How can I alchemize jealousy into love?

Updated: Jan 10, 2021



A couple weeks ago I was on Instagram and read something very disturbing… one of my best friends had just made a post about her bond and appreciation of another friend of ours. She named this friend as “the one” she goes to in her darkest of hours.


I immediately noticed discomfort arise in my body in the forms of sadness, jealousy and a twinge of fear. My corresponding thoughts were: “she doesn’t love me as much as our other friend. She has a deeper bond with another person. I might not be as important to her as she is to me…” and so on.


As this was happening, another part of my brain was majorly judging myself for having these feelings as a grown adult. “Really Oni?! How old are you now? Haven’t we gotten over this?”

But the thoughts and feelings were there, so in honoring the truth of my experience, I dove into inquiry and began wondering how I might use the situation to expand my capacity for love, rather than contract into fear, doubt and jealousy.


In the name of self compassion, I acknowledged that my thoughts and feelings had sprung from my childhood programing around love. I know from training and experience that our automated adult brains view every situation involving love, or lack there of it, through our childhood experiences of love.


In noting that, I recalled that my childhood experiences of love taught me that love is a scarce resource that is hard to come by, and when it does come around, it is often entwined with other less desirable emotions (such as doubt about deserving it, fear of losing it, and jealousy when it goes to someone else).


What this helped me to see was that my brain, and my body, were viewing this situation as evidence to reinforce my childhood programming that love is scarce and painful. Some part of me was automatically assuming that if my friend was offering her love to someone else, that meant she was taking it away from me.


I could now see that when I read that Instagram post, I was viewing it through my old "love is scarce program," and thus I experienced the old familiar feelings of doubt, fear and jealousy.


Once I understood what was happening for me, I was able to ask myself a new set of questions that helped me orient my attention towards a new way of experiencing the situation.

I wondered: “How might I see this if I were looking through a lens that says that love is plentiful? Through a program that experiences love as an infinite resource? Through a belief that says that love can exist on it's own, without being tied to other painful emotions?"


In that inquiry, I was reminded that when I consciously practice expanding my love by offering it more freely to more people *including myself,* I never seem to run out! In fact, I have found that somehow the more love I give *to myself* and others, the more love I feel in my body, and often times the more love I receive back from others, which in turn brings more love.


As I remembered this, my awareness was able to touch into a deep knowing that there is an infinite wellspring of love inside and all around me, and all I have to do to feel it is remember that it is there, and turn my awareness towards it.


I want to be transparent here that it isn’t always easy for me to place my attention on love, including focusing on what I love about other people. That has been a long and deep practice for me which I commit to because I recognize that I feel better when I do it.


While this might be considered a selfish practice, I know all the way down to my bones that noticing what I love about others is a reflection of noticing what I love about myself, and all of it expands my capacity for love.

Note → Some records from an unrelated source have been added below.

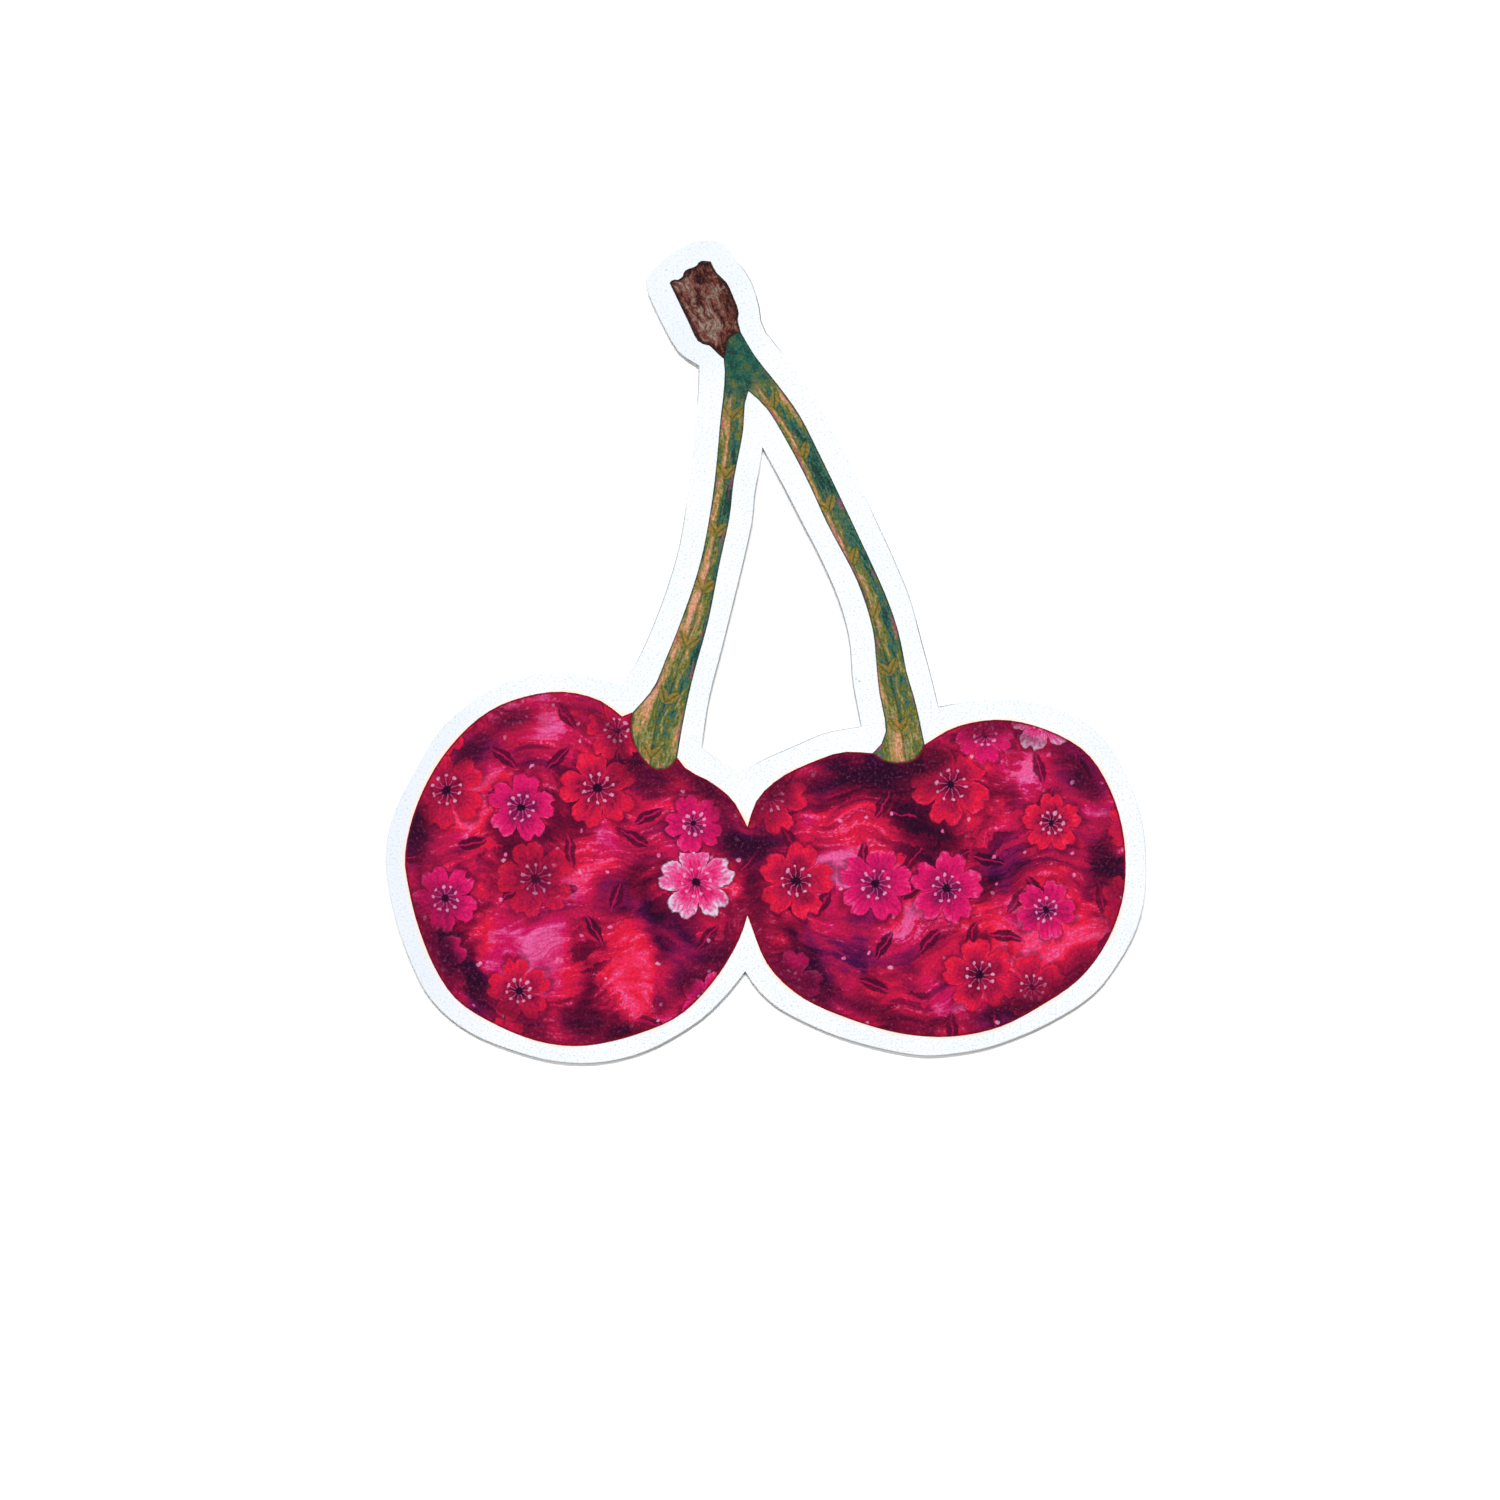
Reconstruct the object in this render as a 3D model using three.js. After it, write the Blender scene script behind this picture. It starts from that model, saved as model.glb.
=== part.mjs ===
// Die-cut sticker in the outline of two round lobes under a forked stem, lying face up on its liner.
// Millimetres: X to the right, Y up the sticker, Z out of its face. The origin is on the surface that
// it lies on, under the middle of its outline.

import * as THREE from 'three';

// Thickness of each layer, from the surface up
const linerThickness = 0.14;
const adhesiveThickness = 0.03;
const filmThickness = 0.13;
const inkThickness = 0.03;

// Straight step along a cut or printed edge, along the short curves where two colours meet, and along
// the stub's torn end
const edgeStep = 1.2;
const seatStep = 0.6;
const tornStep = 0.3;

// Cut outline, counterclockwise, in runs from one sharp corner to the next
const forkCorner = [-6.2, 26.4];
const rightCorner = [16.0, -5.1];
const lowerCorner = [-1.9, -29.6];
const leftCorner = [-13.3, -3.0];

const cutLeftStem = [
  forkCorner, [-6.3, 23.8], [-6.6, 20.1], [-7.0, 16.4], [-7.5, 12.7], [-8.1, 9.4], [-9.2, 5.7],
  [-10.6, 2.0], [-11.9, -0.8], leftCorner,
];
const cutLeftLobe = [
  leftCorner, [-15.5, -2.5], [-17.9, -2.0], [-20.4, -2.0], [-22.9, -2.5], [-25.7, -3.6], [-28.3, -5.5],
  [-30.2, -7.3], [-32.5, -11.1], [-34.0, -14.0], [-34.9, -16.5], [-35.2, -18.8], [-35.0, -21.3],
  [-34.2, -24.9], [-32.9, -28.6], [-31.4, -31.6], [-29.4, -33.8], [-26.9, -35.5], [-23.7, -36.8],
  [-20.2, -37.8], [-16.7, -38.1], [-13.5, -37.7], [-10.7, -36.8], [-7.9, -35.3], [-5.6, -33.7],
  [-3.5, -31.6], lowerCorner,
];
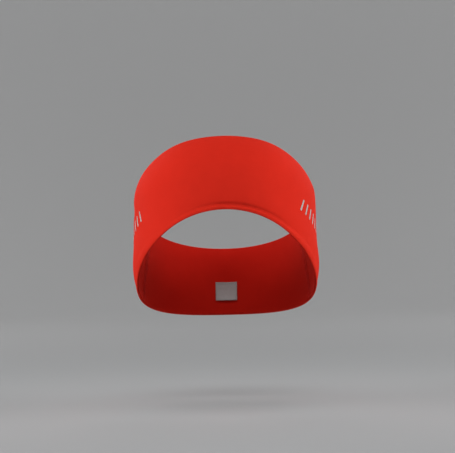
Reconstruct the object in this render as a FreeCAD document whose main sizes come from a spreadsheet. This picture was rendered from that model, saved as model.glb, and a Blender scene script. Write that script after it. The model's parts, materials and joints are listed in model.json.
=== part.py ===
import FreeCAD, Part

# A wide stretch-knit sports headband in the shape it has when worn.
#
# The band is a ring of two fabric layers, an outer shell and a lining, round the upper part of a head. Each
# layer is a front panel and a back panel that meet in two slanted side seams behind the ears. The layers turn in
# at their top and bottom edges, and the seam allowances lie between them, with overlock stitches along their raw
# edges. A reflective print is bonded to each side, and a care label hangs inside the nape from a row of stitches.
#
# The frame is in millimetres: +Z up towards the crown, -Y towards the forehead, +X towards the wearer's left.
# The origin is the centre of the head opening.

import math
import os

import Sketcher

# Driving dimensions: alias, value in mm or degrees, meaning.
DRIVING = [
    ("head_half_width", 77.5, "half the width of the head inside the lining"),
    ("head_half_length", 97.0, "half the length of the head, forehead to back"),
    ("dome_height", 70.0, "height of the head's dome above its widest level"),
    ("drum_depth", 130.0, "depth of the straight walls under the dome"),
    ("head_lean", 15.0, "backward lean of the head's axis"),
    ("widest_level", 13.6, "height of the head's widest level above the origin"),
    ("knit_thickness", 0.7, "thickness of one layer of knit"),
    ("layer_gap", 0.8, "space between the lining and the outer shell"),
    ("allowance_thickness", 0.35, "thickness of one pressed seam allowance"),
    ("allowance_bite", 0.05, "depth that an allowance shares with its own panel"),
    ("bottom_allowance", 4.2, "width of the allowance turned in at the bottom edge"),
    ("top_allowance", 4.0, "width of the allowance turned in at the top edge"),
    ("thread_inset", 0.15, "gap between the hidden overlock stitches and each layer"),
    ("thread_width", 0.7, "width of the overlock stitches"),
    ("thread_margin", 0.3, "gap between the raw edge of an allowance and its overlock stitches"),
    ("piece_gap", 0.05, "gap between a layer and what is sewn or bonded on it"),
    ("panel_gap", 0.1, "gap between the front and back panels in a side seam"),
    ("flatlock_width", 5.0, "width of the flatlock stitching on a side seam"),
    ("flatlock_thickness", 0.35, "thickness of the flatlock stitching"),
    ("flatlock_margin", 1.0, "distance of the flatlock stitching from the band's edges"),
    ("seam_setback", 30.0, "where a side seam crosses the middle of the band"),
    ("seam_level", -31.0, "height of that crossing"),
    ("seam_tilt", 30.0, "lean of a side seam away from upright"),
    ("bottom_slope", 45.2, "fall of the bottom edge from forehead to ear"),
    ("bottom_bend_setback", -85.1, "where the bottom edge starts to level out"),
    ("bottom_bend_level", -3.2, "height of that point"),
    ("bottom_radius", 275.0, "radius in which the bottom edge levels out"),
    ("top_slope", 42.5, "steepest fall of the top edge"),
    ("top_bend_setback", -48.0, "where the top edge is steepest"),
    ("top_bend_level", 64.9, "height of that point"),
    ("brow_radius", 50.0, "radius of the top edge over the forehead"),
    ("top_radius", 427.0, "radius in which the top edge levels out to the back"),
    ("outline_reach", 125.0, "how far a side outline runs in front of and behind the origin"),
    ("block_size", 200.0, "size of the blocks that divide the band"),
    ("print_slope", 28.0, "fall of a print from front to back"),
    ("print_lean", 16.0, "lean of a print's bars"),
    ("print_bar_width", 2.8, "width of one bar"),
    ("print_bar_height", 12.0, "height of one bar"),
    ("print_pitch", 8.0, "distance from bar to bar"),
    ("print_thickness", 0.15, "thickness of the print film"),
    ("left_print_setback", -58.0, "middle of the first bar on the wearer's left"),
    ("left_print_level", 16.0, "height of that bar"),
    ("right_print_setback", -46.0, "middle of the first bar on the wearer's right"),
    ("right_print_level", 9.6, "height of that bar"),
    ("label_width", 20.0, "width of the care label"),
    ("label_height", 16.0, "length of the care label below its stitches"),
    ("label_thickness", 0.4, "thickness of the folded care label"),
    ("label_standoff", 1.2, "distance of the flat label from the curved lining"),
    ("label_drop", 44.0, "distance of the label's free top edge below the widest level"),
    ("stitch_row_width", 18.0, "length of the row of stitches over the label"),
    ("stitch_row_height", 0.8, "height of that row"),
    ("stitch_row_thickness", 0.4, "thickness of that row"),
    ("stitch_row_gap", 0.4, "gap between that row and the label"),
]
PRINT_BARS = 8
LEFT, RIGHT = "left", "right"  # the wearer's left is +X

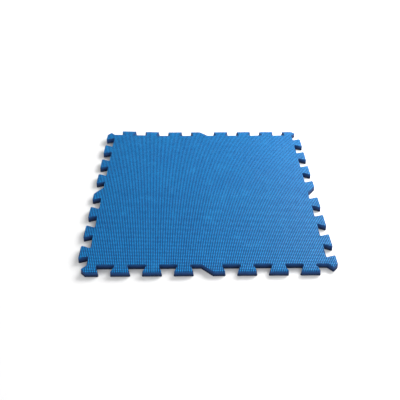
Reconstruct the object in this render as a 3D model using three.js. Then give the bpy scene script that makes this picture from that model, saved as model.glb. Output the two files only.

As I explored this deep inner truth, I also became aware of my capacity to love different people in different ways. I took a moment to ponder all of the connections I have, and the magic of how each person I interact with brings out a unique quality of experience.


Through this inquiry, I was able to view this situation as an opportunity to shift my awareness towards recognizing that the amount of love this soul sister shares with our other friend, does not decrease the amount of love that we share.


I was able to take a moment to delight in the beauty of variation, and honor that it is normal, and even helpful, for my best friend to have other loving relationships that expand her capacity for love.


Once again, curiosity supported me in shifting my perspective out of an old, constricting lens into something more expansive. Something that allowed me to shift my emotional state from jealousy to love, from fear to gratitude that my beloved soul sister has another warm and cozy place to go in her darkest hours.


Thank you, Sophia Argabright, for ever mirroring my expansive capacities for love.